# My cage comes tomorrow!



## Alisonacross (Jun 3, 2014)

Another upgrade, im so excited! Its too big for my one rat  I couldnt pass up 47% off & free shipping on amazon though..


----------



## delilahrene (Nov 1, 2013)

No such thing as a cage being too big . Now you have space to fill with more little rat friends!


----------



## Zoey339 (May 26, 2014)

That's the cage I was going to buy. Kinda regret not getting it. Congrats! Post pictures, I really wanna see it! I ordered the prevue hendryx 495., May have spelled that wrong. It's taking forever to get here. Was suppose to arrive yesturday, should be here today.


----------



## Alisonacross (Jun 3, 2014)

delilahrene said:


> No such thing as a cage being too big . Now you have space to fill with more little rat friends!


I should have said its too lonely for one rat! I want (and im sure he does too) more , but i wanted to adopt or rescue before going to a petstore. But i might have to soon if i cant find anything


----------



## Alisonacross (Jun 3, 2014)

Zoey339 said:


> That's the cage I was going to buy. Kinda regret not getting it. Congrats! Post pictures, I really wanna see it! I ordered the prevue hendryx 495., May have spelled that wrong. It's taking forever to get here. Was suppose to arrive yesturday, should be here today.


 i just looked it up, it looks like a very nice cage! I will be posting pictures as soon as i set my little guy up in it


----------



## delilahrene (Nov 1, 2013)

Have you checked your local craigslist for rats needing homes?


----------



## Alisonacross (Jun 3, 2014)

Yea, theres really nothing i can find in or around my area. ive been looking for a while.


----------



## Froblin (Jun 4, 2014)

Ooh nice!! I should have gotten that one instead of the Rat Manor D:


----------



## delilahrene (Nov 1, 2013)

Which city are you in? Maybe we could help you look around.


----------



## Alisonacross (Jun 3, 2014)

delilahrene said:


> Which city are you in? Maybe we could help you look around.

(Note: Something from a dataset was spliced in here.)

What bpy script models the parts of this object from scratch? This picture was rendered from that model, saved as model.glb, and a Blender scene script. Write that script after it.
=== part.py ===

Chicago, IL. Im currently very interested in one little rat but if that falls through thats all ive got right now


----------



## Froblin (Jun 4, 2014)

You don't live very far from me >_< We might have something here in Rockford


----------



## delilahrene (Nov 1, 2013)

Have you contacted these people? 

http://chicago.craigslist.org/chc/pet/4500556157.html


----------



## Froblin (Jun 4, 2014)

2 Hour drive for me! Haha


----------



## Alisonacross (Jun 3, 2014)

delilahrene said:


> Have you contacted these people?
> 
> http://chicago.craigslist.org/chc/pet/4500556157.html


i have not but i will soon if the little guy i want doesnt work out!  thank you!


----------



## Alisonacross (Jun 3, 2014)

Froblin said:


> You don't live very far from me >_< We might have something here in Rockford


if you find anything let me know!


----------



## delilahrene (Nov 1, 2013)

Any luck on finding him a buddy?


----------